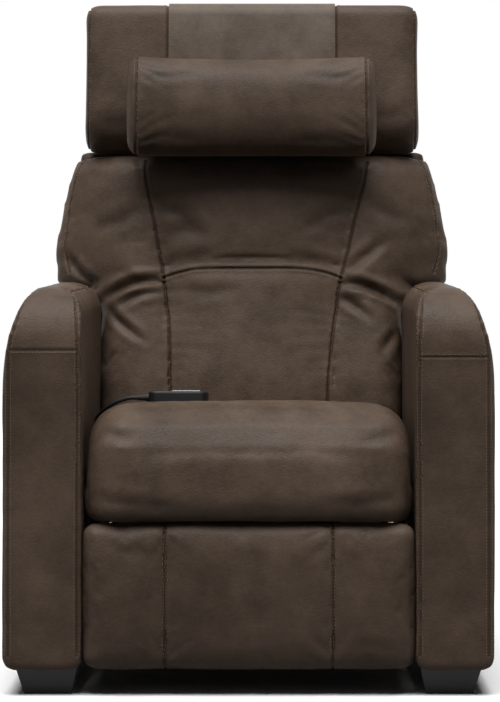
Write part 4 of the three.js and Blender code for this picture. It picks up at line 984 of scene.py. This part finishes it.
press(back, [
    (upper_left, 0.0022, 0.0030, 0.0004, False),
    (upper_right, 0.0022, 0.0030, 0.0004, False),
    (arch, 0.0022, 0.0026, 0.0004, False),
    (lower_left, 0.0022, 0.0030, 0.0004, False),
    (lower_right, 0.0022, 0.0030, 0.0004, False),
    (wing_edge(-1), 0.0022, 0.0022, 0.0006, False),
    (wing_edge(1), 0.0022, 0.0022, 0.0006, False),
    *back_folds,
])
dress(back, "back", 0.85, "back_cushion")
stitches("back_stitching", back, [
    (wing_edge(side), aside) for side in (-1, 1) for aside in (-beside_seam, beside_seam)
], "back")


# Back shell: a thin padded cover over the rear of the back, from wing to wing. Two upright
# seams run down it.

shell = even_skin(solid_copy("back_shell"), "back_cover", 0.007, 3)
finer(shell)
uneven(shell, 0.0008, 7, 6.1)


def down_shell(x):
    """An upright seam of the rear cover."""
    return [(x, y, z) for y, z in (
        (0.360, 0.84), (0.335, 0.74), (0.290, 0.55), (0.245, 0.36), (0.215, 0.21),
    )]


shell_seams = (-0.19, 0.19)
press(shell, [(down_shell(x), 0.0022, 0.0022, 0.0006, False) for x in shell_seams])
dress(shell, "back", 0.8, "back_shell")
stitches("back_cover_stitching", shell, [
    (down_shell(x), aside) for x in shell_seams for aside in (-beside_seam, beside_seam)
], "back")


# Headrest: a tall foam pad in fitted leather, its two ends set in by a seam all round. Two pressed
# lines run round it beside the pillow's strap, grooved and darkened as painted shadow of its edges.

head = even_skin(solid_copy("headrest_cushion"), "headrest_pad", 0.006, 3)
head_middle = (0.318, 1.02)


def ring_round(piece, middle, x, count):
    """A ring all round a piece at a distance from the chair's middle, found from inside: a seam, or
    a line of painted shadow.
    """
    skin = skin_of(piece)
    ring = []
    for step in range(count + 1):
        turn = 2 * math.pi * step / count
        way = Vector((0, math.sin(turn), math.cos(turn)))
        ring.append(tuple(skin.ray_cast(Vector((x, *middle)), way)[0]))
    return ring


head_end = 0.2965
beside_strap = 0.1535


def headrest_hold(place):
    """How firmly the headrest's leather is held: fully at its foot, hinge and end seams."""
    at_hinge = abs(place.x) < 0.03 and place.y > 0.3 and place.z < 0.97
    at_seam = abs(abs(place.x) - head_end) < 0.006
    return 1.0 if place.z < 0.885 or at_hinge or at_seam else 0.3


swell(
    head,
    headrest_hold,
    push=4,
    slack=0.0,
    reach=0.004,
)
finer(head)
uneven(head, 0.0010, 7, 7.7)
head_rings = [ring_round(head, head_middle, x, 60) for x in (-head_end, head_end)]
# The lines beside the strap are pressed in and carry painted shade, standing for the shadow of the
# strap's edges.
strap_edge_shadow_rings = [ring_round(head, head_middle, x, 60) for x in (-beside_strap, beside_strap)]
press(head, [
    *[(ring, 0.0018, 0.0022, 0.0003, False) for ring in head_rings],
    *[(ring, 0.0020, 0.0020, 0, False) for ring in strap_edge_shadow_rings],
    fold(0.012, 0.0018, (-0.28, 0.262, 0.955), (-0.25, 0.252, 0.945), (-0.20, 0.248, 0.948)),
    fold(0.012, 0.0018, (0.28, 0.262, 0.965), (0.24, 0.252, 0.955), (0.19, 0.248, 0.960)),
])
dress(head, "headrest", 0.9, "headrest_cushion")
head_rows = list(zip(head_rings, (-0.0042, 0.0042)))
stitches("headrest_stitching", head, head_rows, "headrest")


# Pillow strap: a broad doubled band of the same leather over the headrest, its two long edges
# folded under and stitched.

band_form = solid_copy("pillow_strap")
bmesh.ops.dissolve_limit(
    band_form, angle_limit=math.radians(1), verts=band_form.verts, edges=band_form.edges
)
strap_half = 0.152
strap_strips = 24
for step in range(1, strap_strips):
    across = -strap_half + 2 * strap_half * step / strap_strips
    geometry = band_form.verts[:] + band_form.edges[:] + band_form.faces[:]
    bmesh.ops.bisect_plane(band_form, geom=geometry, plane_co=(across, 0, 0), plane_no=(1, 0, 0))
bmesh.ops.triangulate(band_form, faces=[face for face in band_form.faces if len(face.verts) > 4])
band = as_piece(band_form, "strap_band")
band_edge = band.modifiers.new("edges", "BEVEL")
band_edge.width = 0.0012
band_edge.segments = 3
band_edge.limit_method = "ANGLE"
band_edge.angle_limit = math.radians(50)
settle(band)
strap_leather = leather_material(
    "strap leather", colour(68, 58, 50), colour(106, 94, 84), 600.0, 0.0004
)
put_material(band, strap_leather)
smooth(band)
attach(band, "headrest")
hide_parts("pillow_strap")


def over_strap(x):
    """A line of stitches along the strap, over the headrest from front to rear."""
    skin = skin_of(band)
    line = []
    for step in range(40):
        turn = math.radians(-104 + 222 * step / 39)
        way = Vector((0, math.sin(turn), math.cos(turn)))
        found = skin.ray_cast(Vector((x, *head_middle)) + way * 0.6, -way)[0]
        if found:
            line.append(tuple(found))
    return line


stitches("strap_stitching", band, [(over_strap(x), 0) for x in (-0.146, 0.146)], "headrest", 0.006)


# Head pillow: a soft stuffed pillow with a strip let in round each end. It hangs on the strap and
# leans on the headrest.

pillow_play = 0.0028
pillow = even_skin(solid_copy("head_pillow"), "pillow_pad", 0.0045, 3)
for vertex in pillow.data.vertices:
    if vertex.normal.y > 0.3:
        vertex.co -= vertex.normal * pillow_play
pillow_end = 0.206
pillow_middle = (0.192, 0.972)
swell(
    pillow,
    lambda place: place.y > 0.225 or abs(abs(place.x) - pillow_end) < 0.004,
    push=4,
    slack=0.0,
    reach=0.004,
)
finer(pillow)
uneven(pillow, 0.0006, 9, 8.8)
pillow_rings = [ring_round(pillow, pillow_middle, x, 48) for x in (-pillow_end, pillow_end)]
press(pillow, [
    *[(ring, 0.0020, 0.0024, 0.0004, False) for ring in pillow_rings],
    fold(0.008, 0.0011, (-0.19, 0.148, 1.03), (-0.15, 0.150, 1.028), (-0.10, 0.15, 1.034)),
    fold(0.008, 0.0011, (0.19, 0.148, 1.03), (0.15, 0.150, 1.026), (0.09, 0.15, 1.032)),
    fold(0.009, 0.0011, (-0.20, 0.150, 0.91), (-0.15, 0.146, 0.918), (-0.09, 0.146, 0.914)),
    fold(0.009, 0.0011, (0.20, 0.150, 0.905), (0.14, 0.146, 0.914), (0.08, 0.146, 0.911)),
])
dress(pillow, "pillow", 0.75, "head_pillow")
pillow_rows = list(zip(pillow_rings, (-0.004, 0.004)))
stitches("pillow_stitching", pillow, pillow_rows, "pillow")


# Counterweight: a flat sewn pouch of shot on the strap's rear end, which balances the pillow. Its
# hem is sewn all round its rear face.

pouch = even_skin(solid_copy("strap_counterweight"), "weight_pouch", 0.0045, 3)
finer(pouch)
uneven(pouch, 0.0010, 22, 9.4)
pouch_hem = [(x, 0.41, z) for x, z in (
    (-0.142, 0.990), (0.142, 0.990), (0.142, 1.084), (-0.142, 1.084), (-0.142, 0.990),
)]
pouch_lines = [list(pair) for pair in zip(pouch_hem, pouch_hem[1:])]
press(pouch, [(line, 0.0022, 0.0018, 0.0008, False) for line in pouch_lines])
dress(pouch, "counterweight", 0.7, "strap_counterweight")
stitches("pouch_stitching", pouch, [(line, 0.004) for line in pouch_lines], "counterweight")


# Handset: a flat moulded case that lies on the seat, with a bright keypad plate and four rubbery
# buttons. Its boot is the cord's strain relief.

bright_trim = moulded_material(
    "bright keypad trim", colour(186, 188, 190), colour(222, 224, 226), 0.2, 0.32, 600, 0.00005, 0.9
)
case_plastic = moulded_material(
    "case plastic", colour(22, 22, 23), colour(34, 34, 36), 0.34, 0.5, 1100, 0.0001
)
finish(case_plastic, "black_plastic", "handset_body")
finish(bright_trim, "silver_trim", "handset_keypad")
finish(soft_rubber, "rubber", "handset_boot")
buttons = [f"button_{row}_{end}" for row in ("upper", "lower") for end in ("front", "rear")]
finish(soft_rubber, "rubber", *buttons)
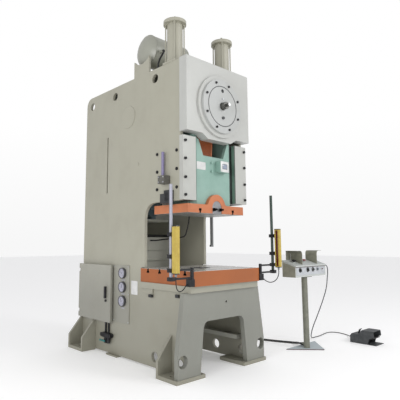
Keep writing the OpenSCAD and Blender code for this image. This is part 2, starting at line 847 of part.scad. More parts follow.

■ **What you will do**
List all lines where "Blender" occurs.

■ **Answer to the problem**
Write part 4 of the three.js and Blender code for this picture. It picks up at line 984 of scene.py. This part finishes it.
Keep writing the OpenSCAD and Blender code for this image. This is part 2, starting at line 847 of part.scad. More parts follow.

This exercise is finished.